После смерти императора Юлиана на поле боя Афанасий вернулся в Александрию. Из 40 лет его епископства 17 пришлось на ссылки и беженство. Последние годы жизни, до кончины в 373 г., прошли сравнительно спокойно, во что поверить трудно, зная нравы Александрии. Только в 366 г. язычники сожгли кафедральный собор, но Афанасий не стал восстанавливать его, а велел строить новый собор в другом месте. Вероятно, для Афанасия возможность проповедовать на любом месте была важнее продолжения борьбы с язычниками и арианами, где можно было ждать новых провокаций. В новом храме нелепо было бы искать «скелеты в шкафу» и разного рода фальсификации врагов, которые не прочь были подбросить чьи-то останки как доказательство мнимого преступления.

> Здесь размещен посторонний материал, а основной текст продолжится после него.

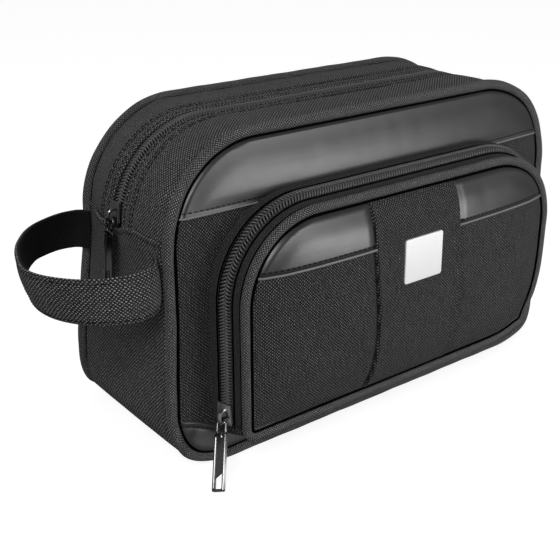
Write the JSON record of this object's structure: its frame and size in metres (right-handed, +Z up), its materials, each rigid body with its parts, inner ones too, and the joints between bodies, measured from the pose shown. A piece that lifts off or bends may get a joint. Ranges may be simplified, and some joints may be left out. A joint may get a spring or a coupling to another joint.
{
  "type": "toiletry bag",
  "caption": "Soft boxy toiletry bag with rounded ends, a zip over the top, a zipped front pocket with a bare metal plate, and a side carrying strap.",
  "frame": {"origin": "middle of the bag's flat underside, midway between the front and rear panels, on the surface it stands on", "axes": "+X to the bag's right seen from the front, away from the carrying strap; the front pocket faces -Y; +Z up"},
  "size_m": [0.3223, 0.1284, 0.17],
  "materials": {
    "canvas": "coarse woven polyester, matt, charcoal",
    "nylon": "finer woven nylon, matt, near black",
    "leather": "smooth coated synthetic leather, satin, black",
    "piping": "cloth over cord, matt, charcoal",
    "zip_tape": "woven zip tape, matt black",
    "zip_coil": "nylon coil teeth, slight sheen",
    "slider_metal": "polished plated die casting",
    "pull_metal": "dark plated die casting",
    "plate_metal": "satin silver plate",
    "lining": "thin coated lining cloth",
    "foam": "closed-cell foam sheet",
    "board": "stiff polyethylene board",
    "binding": "folded seam binding tape"
  },
  "bodies": {
    "bag": {"lower_gusset": "canvas", "zip_gusset_front": "canvas", "zip_gusset_rear": "canvas", "main_zip_tape_front": "zip_tape", "main_zip_tape_rear": "zip_tape", "main_zip_coil_front": "zip_coil", "main_zip_coil_rear": "zip_coil", "main_zip_end_stop": "slider_metal", "front_piping": "piping", "rear_piping": "piping", "front_panel_leather": "leather", "front_panel_fabric": "nylon", "front_panel_band": "leather", "back_panel": "canvas", "front_foam": "foam", "back_foam": "foam", "lining_front": "lining", "lining_back": "lining", "lining_gusset": "lining", "front_seam_binding": "binding", "rear_seam_binding": "binding", "base_board": "board", "side_handle": "canvas", "pocket_gusset": "nylon", "pocket_zip_tape_rear": "zip_tape", "pocket_zip_tape_front": "zip_tape", "pocket_zip_coil_rear": "zip_coil", "pocket_zip_coil_front": "zip_coil", "pocket_piping": "piping", "pocket_panel_left": "nylon", "pocket_panel_right": "nylon", "pocket_leather_left": "leather", "pocket_leather_right": "leather", "pocket_centre_strip": "nylon", "pocket_lining": "lining", "plain_plate": "plate_metal"},
    "main_slider_body": {"main_slider": "slider_metal"},
    "main_pull_body": {"main_puller": "pull_metal"},
    "pocket_slider_body": {"pocket_slider": "slider_metal"},
    "pocket_pull_body": {"pocket_puller": "pull_metal"}
  },
  "joints": [
    {"name": "main_slider_travel", "type": "hinge", "parent": "bag", "child": "main_slider_body", "pos_m": [-0.0794, 0.0015, 0.1154], "axis": [0, 1, 0], "range_deg": [0, 80], "deforming": ["main_zip_coil_front", "main_zip_coil_rear"]},
    {"name": "main_pull_swing", "type": "hinge", "parent": "main_slider_body", "child": "main_pull_body", "pos_m": [-0.13421, 0.0015, 0.12243], "axis": [0, 1, 0], "range_deg": [-3, 165]},
    {"name": "pocket_slider_travel", "type": "slide", "parent": "bag", "child": "pocket_slider_body", "axis": [0, 0, 1], "range_m": [0, 0.05], "deforming": ["pocket_zip_coil_rear", "pocket_zip_coil_front"]},
    {"name": "pocket_pull_swing", "type": "hinge", "parent": "pocket_slider_body", "child": "pocket_pull_body", "pos_m": [-0.11245, -0.05921, 0.0289], "axis": [-0.2498, 0.8712, -0.4226], "range_deg": [-22, 46]}
  ]
}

«Слово о воплощении» и «Слово против язычников» – ранние произведения Афанасия Великого, написанные, вероятно, около 318 г. (двадцатилетним церковным чтецом!). Вполне возможно, что они были доработаны около 335 г., для нужд мира и богословского развития в Александрии, но не менее вероятно, что эти произведения одареннейшего юноши уже заключали в себе всё будущее богословие. Часто в юности мы переживаем мысли как программу для всего нашего будущего, как меру взрослости; и дальнейшие размышления и построения – только более-менее последовательное изложение пережитого тогда. Так было и со словами Афанасия Великого: это не краткое описание готового богословия, но умение измерить то, каким оно должно стать, чтобы за мысли Церкви не принимали то, что мыслями Церкви быть не может.
«Четыре слова против ариан» – это уже результат реальной полемики против богословов, разделявших систему Ария, причем не столько дерзких, сколько боязливых, опасавшихся, что слово «единосущный» будет понято как указание на какую-то безличную сущность, вдруг проявляющуюся лицами Троицы. Афанасий Великий объяснял, что сущность – это не вещь, не предмет, но само существование, которое не приспосабливает к себе вещи и не лишает их неповторимости. Мы просто привыкли пользоваться вещами как взаимно заменяемыми, и ариане боятся замен и подмен; но ничего вещественного нельзя сказать о божественном бытии. Лица Троицы потому и действуют вместе, что не могут заменить друг друга. Божественное бытие скорее могло бы быть выражено на человеческом языке не словом «бытие», а словом «свобода» или «факт», или как-то еще.